- _Data for this task_:
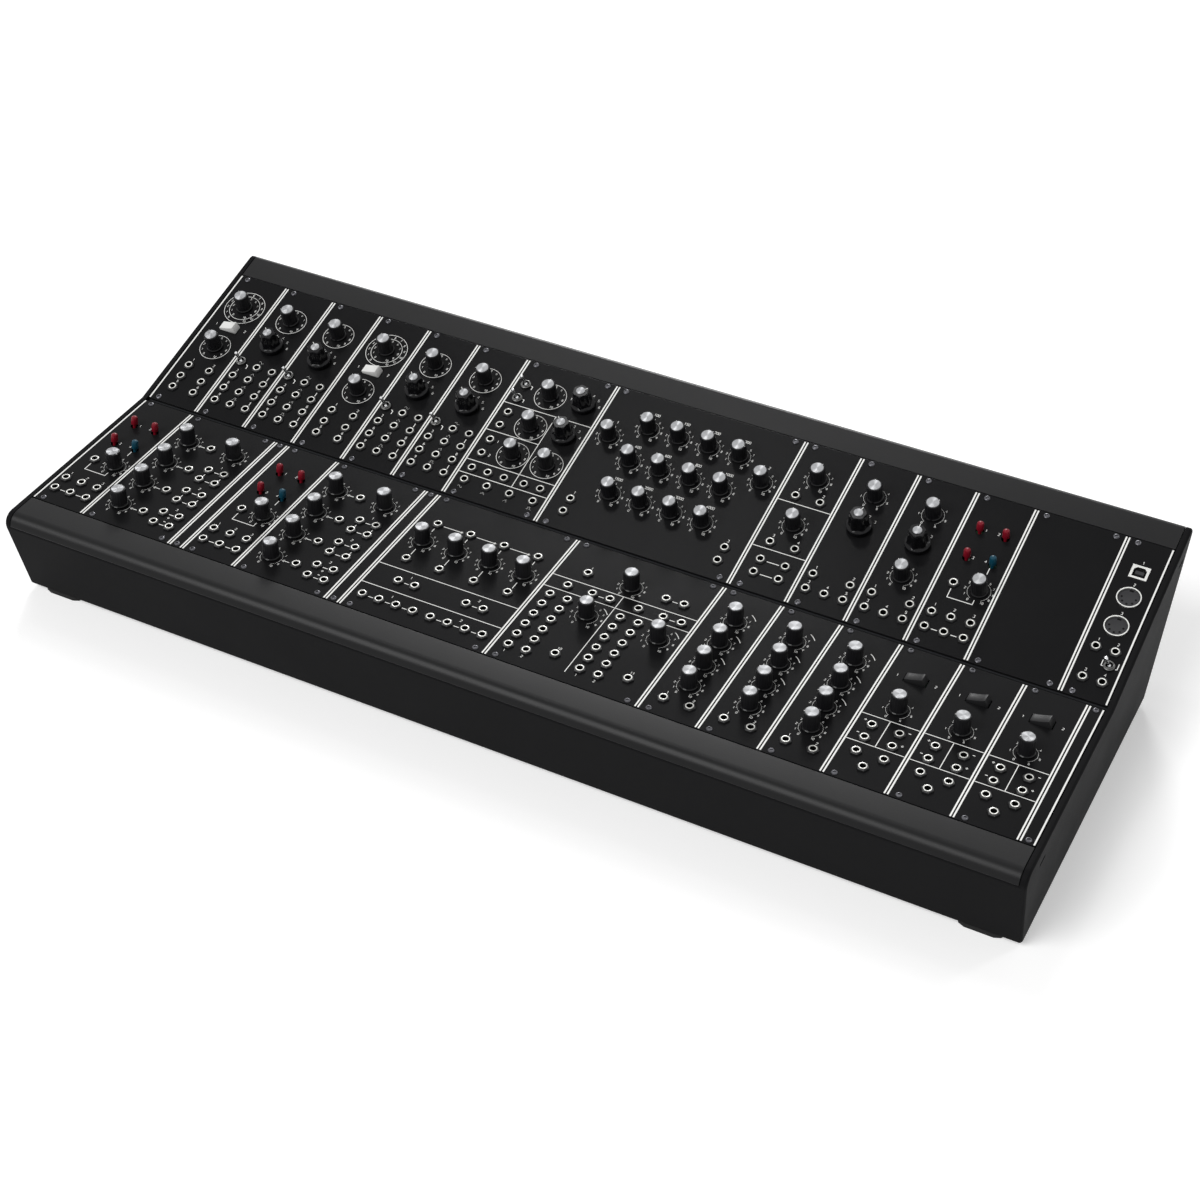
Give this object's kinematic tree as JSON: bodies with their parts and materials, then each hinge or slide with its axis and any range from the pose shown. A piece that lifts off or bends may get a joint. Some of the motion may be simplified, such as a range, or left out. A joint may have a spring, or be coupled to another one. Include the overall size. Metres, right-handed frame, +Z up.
---
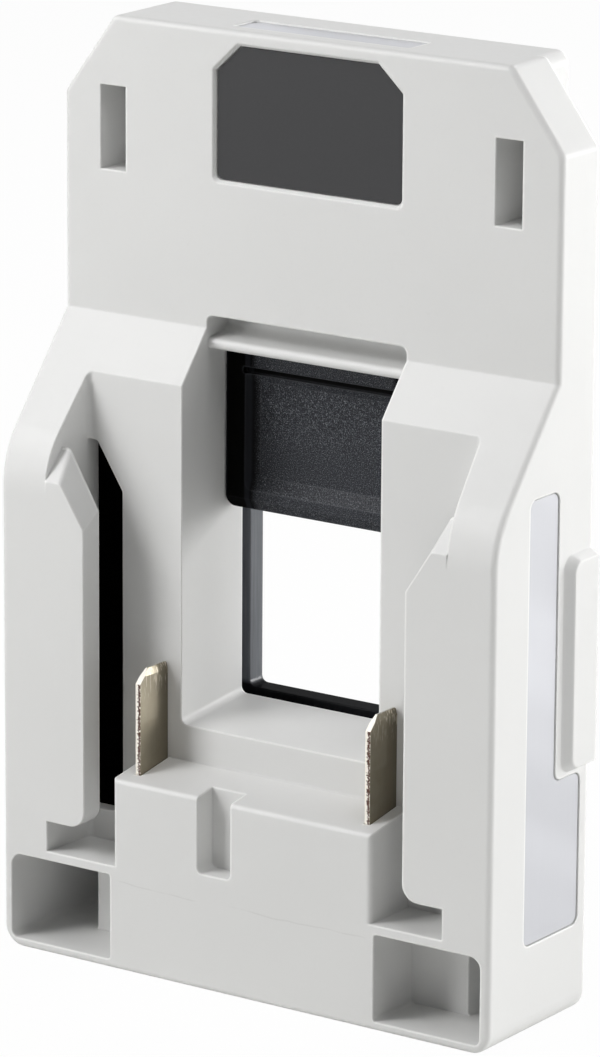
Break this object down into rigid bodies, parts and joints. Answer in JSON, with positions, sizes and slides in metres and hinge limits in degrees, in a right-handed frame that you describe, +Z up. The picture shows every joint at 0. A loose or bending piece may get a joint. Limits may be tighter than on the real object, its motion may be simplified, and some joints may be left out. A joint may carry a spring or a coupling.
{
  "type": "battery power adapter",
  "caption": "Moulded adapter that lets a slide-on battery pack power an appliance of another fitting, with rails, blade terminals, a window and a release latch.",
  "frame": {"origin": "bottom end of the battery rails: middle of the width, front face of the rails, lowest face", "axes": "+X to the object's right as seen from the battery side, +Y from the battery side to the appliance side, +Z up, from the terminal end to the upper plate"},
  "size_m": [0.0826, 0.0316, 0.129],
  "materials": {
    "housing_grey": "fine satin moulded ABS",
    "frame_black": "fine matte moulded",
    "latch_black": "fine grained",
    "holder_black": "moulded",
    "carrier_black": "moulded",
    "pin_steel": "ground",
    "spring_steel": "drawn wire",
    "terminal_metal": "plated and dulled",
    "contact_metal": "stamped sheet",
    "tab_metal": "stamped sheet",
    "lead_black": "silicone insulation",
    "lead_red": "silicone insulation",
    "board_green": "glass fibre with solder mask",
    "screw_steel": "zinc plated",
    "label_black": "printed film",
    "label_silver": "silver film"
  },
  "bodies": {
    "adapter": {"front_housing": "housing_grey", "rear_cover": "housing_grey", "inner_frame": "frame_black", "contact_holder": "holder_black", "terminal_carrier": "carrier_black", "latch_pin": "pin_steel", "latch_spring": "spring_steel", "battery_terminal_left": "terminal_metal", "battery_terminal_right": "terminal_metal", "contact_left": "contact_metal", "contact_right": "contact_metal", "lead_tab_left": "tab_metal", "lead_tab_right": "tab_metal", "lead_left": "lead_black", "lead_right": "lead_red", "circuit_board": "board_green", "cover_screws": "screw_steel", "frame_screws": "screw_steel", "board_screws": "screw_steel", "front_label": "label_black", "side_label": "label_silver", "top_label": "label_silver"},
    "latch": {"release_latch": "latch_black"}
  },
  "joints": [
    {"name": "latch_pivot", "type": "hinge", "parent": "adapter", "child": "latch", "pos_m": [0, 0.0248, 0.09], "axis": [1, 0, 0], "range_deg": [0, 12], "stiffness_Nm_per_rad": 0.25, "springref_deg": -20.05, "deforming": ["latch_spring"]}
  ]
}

- _Given exercise_: Count how many lines above include the word "materials" and answer with that figure only.

- _Finished exercise_: 2